Mauricio é o primeiro a subir no palco. Quando as luzes se acenderam, a chopperia estava lotada de pessoas completamente diferentes. Como uma forma de demonstrar o poder da música do maluco beleza, senhoras de 60 anos aguardavam ansiosamente ao lado de crianças de 13 anos, homens e mulheres de 30 e algumas figuras-ícones da sociedade alternativa, como Sylvio Passos, criador do Raul Rock Club. Sessão das Dez foi a canção que abriu o repertório. Logo em seguida, o performático e teatral Rubi emocionou a todos com os versos “sonho que se sonha junto é realidade”. Porém, o que viria em seguida deixaria todos na plateia extasiados. O rock com baião de Raul Seixas estava presente no suingue de BNegão que, ovacionado pelo público, deu o grito da noite: “com esse som foi plantada a semente da sociedade alternativa. Viva o mestre Raul Santos Seixas”. A imagem do homenageado da noite estava sendo projetada no fundo do palco em todas as músicas.

 

"Nenhum cantor da nossa geração chegou na alma das pessoas com tanta profundidade quanto Raul" Zé Geraldo

 

Para continuar com a sonoridade nordestina, Catatau era o próximo a se apresentar. Na plateia, ouviam-se cochichos de “como ele parece o Raul, né?”. Concentrado, mandou S.O.S e Um som para Laio. Xuxa, nos teclados, parecia mais do que animado com o caminhar do show. Aqui, o último respiro antes do momento mais emocionante da noite, quando Zé Geraldo subiu ao palco cantando O Trem das Sete. Com os olhos marejados e ovacionado pelos presentes no Sesc, disse estar muito emocionado e feliz por estar reverenciando a obra de um de seus companheiros de música. “Um dia me levaram na casa de Raul, que estava na sala deitado em duas listas telefônicas assistindo Jeannie é um gênio, ele era apaixonado por ela. Nenhum cantor da nossa geração chegou na alma das pessoas com tanta profundidade quanto ele. Das favelas aos grandes casarões, todos amam Raul”, contou antes de emendar Medo da Chuva.

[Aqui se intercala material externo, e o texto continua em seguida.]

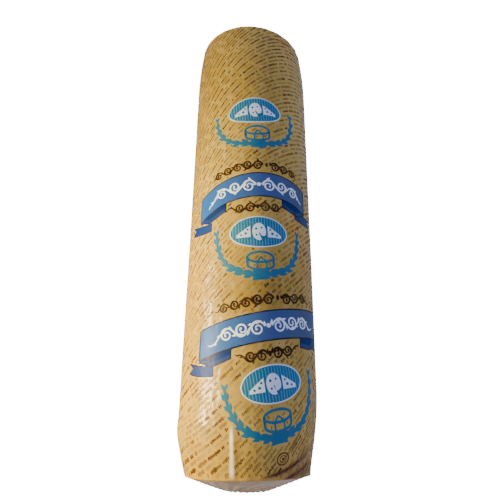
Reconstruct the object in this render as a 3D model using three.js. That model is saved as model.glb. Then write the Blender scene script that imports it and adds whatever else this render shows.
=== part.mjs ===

Antes de continuar o repertório, a voz de Raul surpreendeu a todos como uma gravação que dizia “o bem e o mal como sendo uma coisa só”. Foi quando os músicos voltaram ao palco para acompanhar Zé na mística Gita. Entre os versos de “o início, o fim e o meio”, a noite parecia estar exatamente no meio de tudo, um momento à parte de qualquer sexta-feira comum. Aplaudidos, engataram com a bateria o hino “viva a sociedade alternativa”. Na quinta repetição, a luz do palco simplesmente apagou – Halloween, ocultismo e Raul Seixas: pra não esquecer nenhum detalhe. A plateia gritava “toca Raul!” e Xuxa Levy continuava a chamar por Sociedade Alternativa, que começou a ser cantada sem microfones. A luz voltou e iluminou todas as vozes que cantavam juntas o maior hino do maluco beleza.

BNegão, entre tantos aplausos, finalizou dizendo que “todo homem tem direito de amar”. Assim que os instrumentos silenciaram e as luzes diminuíram, via-se escrito ao fundo do palco: “nunca é tarde demais pra começar tudo de novo”.

E nunca é tarde demais pra relembrar a obra de um dos grandes da música brasileira. Uma noite para guardar na memória.